If you follow all of these instructions, you will have a functioning system and the satisfaction of knowing you have made a contribution to the open source ecosystem. That’s it. You will not get anything else out of this. If you are fine with doing all of these things, then it’s up to you whether you think a musl+llvm system is worth it.


First of all: what?

Before I jump into anything more complicated, I’d like to take some time explaining what musl is, what LLVM is, and what it means to use musl+llvm on Gentoo. This may sound trivial, but there’s seemingly still confusion over the terminology and what it means for your system.

musl

the musl logo.

At the heart of more or less every operating system we have today lies a crucial part of its functionality: the C standard library. Here in Linux world, the vast majority of distributions use glibc, the GNU C Standard Library. While every implementation of the C standard library is bound by the C language standards as defined by ISO’s WG14, there is no limitation on any extra features or functions that the C standard library may contain. These extra features and interfaces are commonly called extensions, and glibc has a lot of them.

glibc tends to take the “kitchen sink” approach to extensions, packing a lot of functionality into their standard library. For an example of this, look no further than malloc_info. malloc_info is a function that exports an XML string describing the current state of memory allocation in the system, a piece of functionality that would normally not be expected of the C standard library. Now, I would like to emphasize that this is not inherently a bad thing. There are situations where glibc-specific extensions can be extreme helpful to certain software.

On the other hand, musl takes an extremely conservative route with what they implement. They aim to stick close to the standard, and only implement extensions that have become ubiquitous beyond glibc. This leads to it being much smaller, which is useful for a couple purposes: the most obvious and widespread use case is static linking, as statically linking binaries to glibc can be a massive pain. Another significant boon given by musl’s diminuative size is security: since musl is smaller and saddled with less technical debt, it is much more auditable and is easier for a single person to understand.

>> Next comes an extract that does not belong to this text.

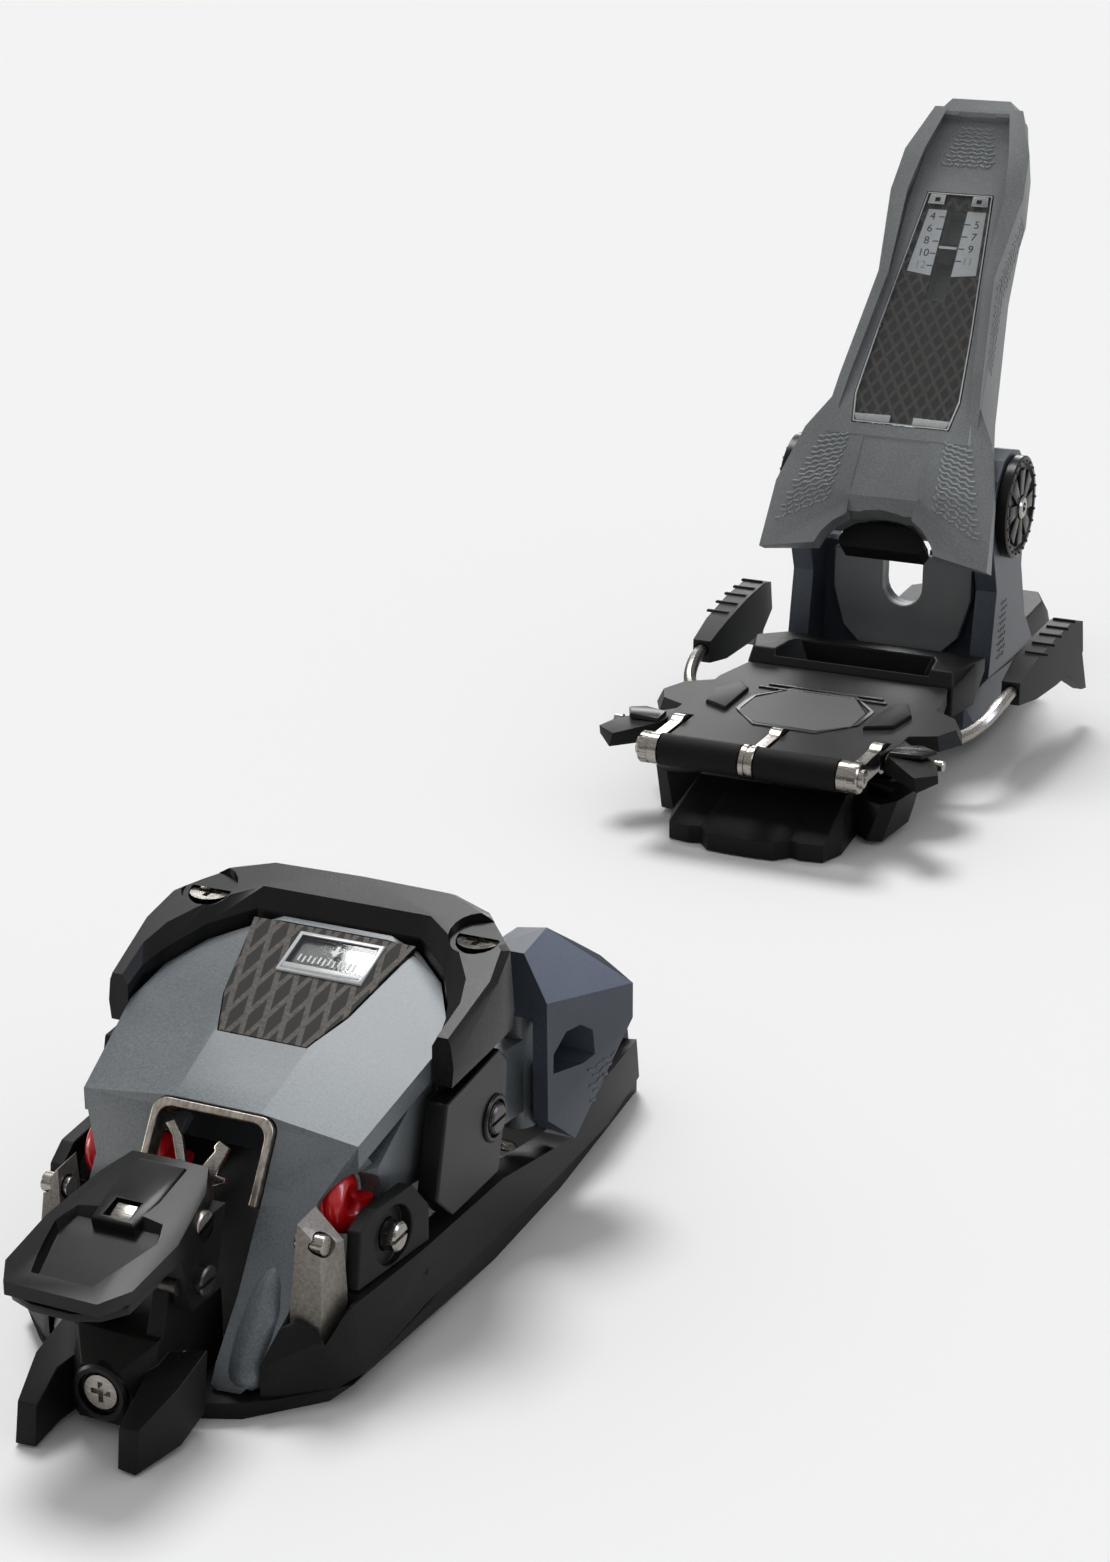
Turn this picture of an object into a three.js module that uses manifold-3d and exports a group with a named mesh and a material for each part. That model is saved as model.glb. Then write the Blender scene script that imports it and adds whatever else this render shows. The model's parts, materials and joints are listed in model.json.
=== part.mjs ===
// Touring binding: a toe unit and a heel unit on the centre line of one ski.
// Millimetres. +Z points up from the ski top at z = 0, -Y points to the ski tip.
// The origin is on the ski top under the two screws of the toe arch.
import * as THREE from 'three';
import { ConvexGeometry } from 'three/addons/geometries/ConvexGeometry.js';
import { mergeVertices } from 'three/addons/utils/BufferGeometryUtils.js';
import Module from 'manifold-3d';

// ---------- driving dimensions ----------
const GAP = 0.3;                 // clearance between pieces that touch
const RUN = 0.6;                 // clearance round a piece that turns or slides

const SOLE_LENGTH = 288;         // boot sole, from the toe stop to the heel stop
const TOE_STOP_Y = 34;           // where the wings meet the tip of the boot
const HEEL_STOP_Y = TOE_STOP_Y + SOLE_LENGTH;

const TOE_HALF_WIDTH = 40;       // widest point of the toe arch
const TOE_TOP_Z = 64.8;          // top face of the toe housing above the origin
const TOE_SLOPE = Math.tan(THREE.MathUtils.degToRad(20.5));
const SHELL_WALL = 7;            // thickness of the toe housing's top
const ARCH_RISE = 2.6;           // how far the arch stands above the housing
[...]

However, musl has its downsides. The first and most significant of them for most users is software compatibility. Almost all proprietary software for Linux is built and dynamically linked against glibc. This means that it will not run on musl, as it is not ABI compatible with glibc. However, even if the software you’re looking to run is open source, you may still run into issues. Chances are that the software you’re looking to run only provides builds for glibc, and they possibly have never even tried building it on musl. This can lead many developers to use glibc extensions without implementing proper build system checks for them, meaning that their software will not compile on musl. Additionally, while musl touts being fast, there are many areas where it can unfortunately perform worse than glibc. The most significant area is in its malloc implementation, which just plain kinda sucks. As the developers of Chimera Linux put it, “the stock allocator is the primary reason for nearly all performance issues people generally have with musl” (source).

LLVM

the LLVM logo.

Now, on to the more complicated topic of the two: LLVM. LLVM’s logo is a dragon, however it perhaps might be more apt to represent it as a hydra. LLVM is a massive software toolchain project containing many different individual interlocking pieces, which can be used together or standalone. In the case of Gentoo’s LLVM profile, it means using the full LLVM toolchain in lieu of their GNU alternatives.

LLVM (The Library)

At the core of LLVM is a library named… LLVM. Not confusing at all, I know. The core LLVM library focuses on interacting with the LLVM IR (Intermediate Representation) format, which is essentially an abstraction of platform-specific machine code (but less abstracted than any high-level programming language). LLVM’s job is to optimize LLVM IR and then convert it into platform-specific binaries. Pretty much every toolchain takes this approach, but LLVM is special in that it exposes itself as a shared library, meaning that compilers for other languages (e.g. Rust) can use it and forgo the effort of having to write all that stuff themselves.

clang (In Place of GCC)

clang is the most well-known element of the LLVM toolchain, being LLVM’s C and C++ compiler implementation. For a while, it was behind GCC in terms of performance and features, however in the past 5 or so years it has more or less caught up. Many Gentoo users build their systems with clang, even while still using glibc and the rest of the GNU toolchain. It used to be that building all of the software for a distribution with clang was a tall order, however nowadays it’s quite rare to encounter an issue stemming from clang (aside from periods directly after the release of a new version).

LLD (In Place of BFD)

When you compile a C file, it does a 1 to 1 compilation of the source files to output files containing machine code. But if that’s the case, how do projects use multiple files of source code to produce one final binary? That’s where the linker comes in. It takes multiple object files containing machine code and links them together into a final binary, reconciling their symbols and roping in any shared libraries that are requested to be linked against.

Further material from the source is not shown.